▶ _What you will do_: Please output exactly the lines of the material from the first through the line containing "WING_SHIFT = (0, 145)", and nothing more.

======== Task material

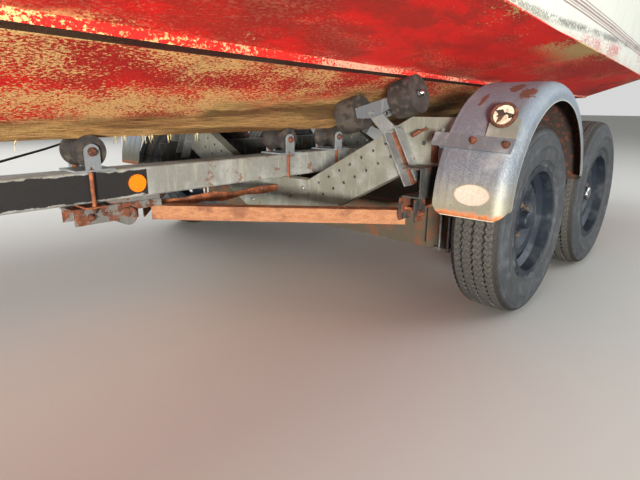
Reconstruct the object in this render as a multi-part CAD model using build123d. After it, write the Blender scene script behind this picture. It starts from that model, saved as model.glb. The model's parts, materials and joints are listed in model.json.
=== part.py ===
from build123d import *
import math
import os

# A 6.3 m speedboat standing on its galvanised tandem-axle roller trailer.
# Millimetres. +X points to the bow and the tow hitch, +Y to port, +Z up.
# Sizes are set out from the middle of the front axle, on the ground, and every piece
# is moved by FRAME_SHIFT_X when it is written, so that the origin is under the middle.

# Wheels and tyres
TYRE_R = 325
TYRE_W = 185
BEAD_R = 178
RIM_FLANGE_R = 195
RIM_HALF_W = 79
RIM_WALL = 5
WHEEL_Y = 985
WHEELBASE = 764
AXLE_X = (0, -WHEELBASE)
HAND_HOLES = 8
STUD_COUNT = 5
STUD_CIRCLE_R = 56
HUB_R = 40
DRUM_R = 112
STUB_R = 22
RUNNING_GAP = 0.3

# Axle beams, springs and side rails
AXLE_BEAM_X = 60
AXLE_BEAM_BOTTOM = 165
AXLE_BEAM_TOP = 322
AXLE_BEAM_Y = 700
BRACKET_Y = 780
RAIL_Y0 = 725
RAIL_Y1 = 795
RAIL_BOTTOM = 410
RAIL_TOP = 510
RAIL_WALL = 5
RAIL_FRONT = 320
RAIL_REAR = -1150
SPRING_W = 50
SPRING_LEAF = 8
SPRING_SPAN = 640

# Spine beam
SPINE_HALF_Y = 50
SPINE_BOTTOM = 400
SPINE_TOP = 500
SPINE_WALL = 5
SPINE_REAR = -1900
SPINE_FRONT = 4720

# Gull-shaped cross-members
CROSS_X = (206, -1010)
CROSS_DEPTH = 160
CROSS_FLANGE = 50
CROSS_WALL = 6
CROSS_LOW_Z = 320
CROSS_HIGH_Z = 590
CROSS_BEND_Y = 205
CROSS_SHOULDER_Y = 700
CROSS_END_Y = 865
HOLE_PITCH = 62
HOLE_ROWS = (33, 85)
HOLE_R = 6.5

# Rusty struts under the spine
STRUT_START = (850, 30)
STRUT_END = (293, 726.7)
STRUT_TOP = 360
U_BOLT_DROP = 14
STRUT_LEG = 50
STRUT_WALL = 6
CLAMP_X = 950

# Rollers
KEEL_ROLLER_X = (2050, 1050, 190, -140, -930, -1720)
KEEL_ROLLER_W = 110
KEEL_WAIST_R = 38
KEEL_END_R = 50
PIN_R = 10
WING_ROLLER_R = 65
WING_ROLLER_W = 85
WING_AHEAD = 9
WING_Y = (430, 665)
WING_POST_FOOT = (716, 446)
WING_POST_LENGTH = 200
WING_SHIFT = (0, 145)

# Fenders over the front wheels
FENDER_R = 395
FENDER_Z = 390
FENDER_Y0 = 880
FENDER_Y1 = 1102
FENDER_SKIRT = 60
FENDER_CORNER = 40
FENDER_SHEET = 3
FENDER_ARC = 174
FENDER_END_R = 42
BAR_ANGLE = 32.5
BAR_TILT = -3
BAR_HALF = 23
BAR_T = 5
BAR_Y = (835, 1088)
LAMP_LEAN = 25
LAMP_R = 36.5
LAMP_Y = 1036

# Tow end
JOCKEY_X = 4450
JOCKEY_Y = -120
JOCKEY_WHEEL_R = 105
JOCKEY_WHEEL_W = 60
JOCKEY_TRAIL = 55
JOCKEY_TUBE_R = 30
JOCKEY_WALL = 4
JOCKEY_CROWN_Z = 226
JOCKEY_CROWN_T = 16
BALL_SOCKET_R = 25.4
COUPLER_X = 4985
COUPLER_HEAD_R = 42
COUPLER_HEAD_Z = (432, 490)
SOCKET_DEPTH = 42

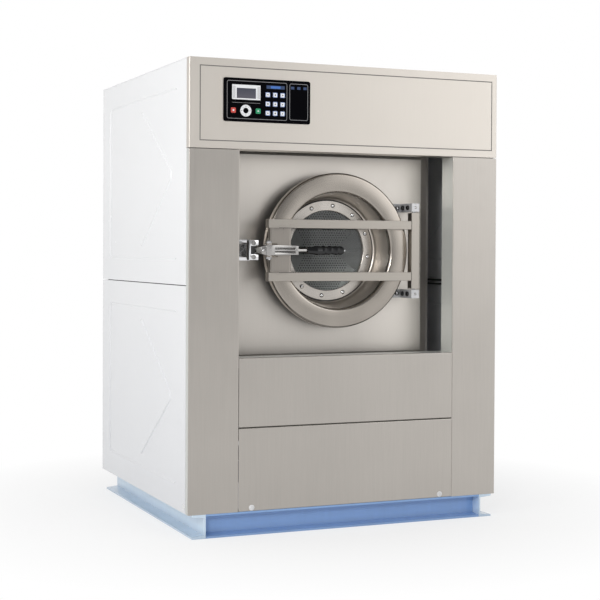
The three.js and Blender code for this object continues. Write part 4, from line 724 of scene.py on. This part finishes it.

================

▶ _Expected answer_:
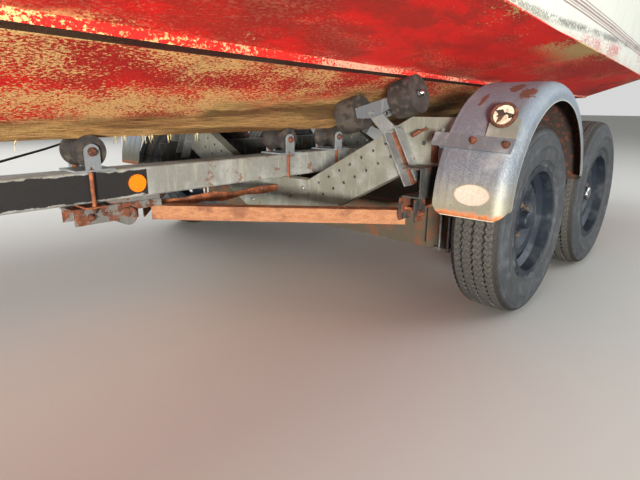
Reconstruct the object in this render as a multi-part CAD model using build123d. After it, write the Blender scene script behind this picture. It starts from that model, saved as model.glb. The model's parts, materials and joints are listed in model.json.
=== part.py ===
from build123d import *
import math
import os

# A 6.3 m speedboat standing on its galvanised tandem-axle roller trailer.
# Millimetres. +X points to the bow and the tow hitch, +Y to port, +Z up.
# Sizes are set out from the middle of the front axle, on the ground, and every piece
# is moved by FRAME_SHIFT_X when it is written, so that the origin is under the middle.

# Wheels and tyres
TYRE_R = 325
TYRE_W = 185
BEAD_R = 178
RIM_FLANGE_R = 195
RIM_HALF_W = 79
RIM_WALL = 5
WHEEL_Y = 985
WHEELBASE = 764
AXLE_X = (0, -WHEELBASE)
HAND_HOLES = 8
STUD_COUNT = 5
STUD_CIRCLE_R = 56
HUB_R = 40
DRUM_R = 112
STUB_R = 22
RUNNING_GAP = 0.3

# Axle beams, springs and side rails
AXLE_BEAM_X = 60
AXLE_BEAM_BOTTOM = 165
AXLE_BEAM_TOP = 322
AXLE_BEAM_Y = 700
BRACKET_Y = 780
RAIL_Y0 = 725
RAIL_Y1 = 795
RAIL_BOTTOM = 410
RAIL_TOP = 510
RAIL_WALL = 5
RAIL_FRONT = 320
RAIL_REAR = -1150
SPRING_W = 50
SPRING_LEAF = 8
SPRING_SPAN = 640

# Spine beam
SPINE_HALF_Y = 50
SPINE_BOTTOM = 400
SPINE_TOP = 500
SPINE_WALL = 5
SPINE_REAR = -1900
SPINE_FRONT = 4720

# Gull-shaped cross-members
CROSS_X = (206, -1010)
CROSS_DEPTH = 160
CROSS_FLANGE = 50
CROSS_WALL = 6
CROSS_LOW_Z = 320
CROSS_HIGH_Z = 590
CROSS_BEND_Y = 205
CROSS_SHOULDER_Y = 700
CROSS_END_Y = 865
HOLE_PITCH = 62
HOLE_ROWS = (33, 85)
HOLE_R = 6.5

# Rusty struts under the spine
STRUT_START = (850, 30)
STRUT_END = (293, 726.7)
STRUT_TOP = 360
U_BOLT_DROP = 14
STRUT_LEG = 50
STRUT_WALL = 6
CLAMP_X = 950

# Rollers
KEEL_ROLLER_X = (2050, 1050, 190, -140, -930, -1720)
KEEL_ROLLER_W = 110
KEEL_WAIST_R = 38
KEEL_END_R = 50
PIN_R = 10
WING_ROLLER_R = 65
WING_ROLLER_W = 85
WING_AHEAD = 9
WING_Y = (430, 665)
WING_POST_FOOT = (716, 446)
WING_POST_LENGTH = 200
WING_SHIFT = (0, 145)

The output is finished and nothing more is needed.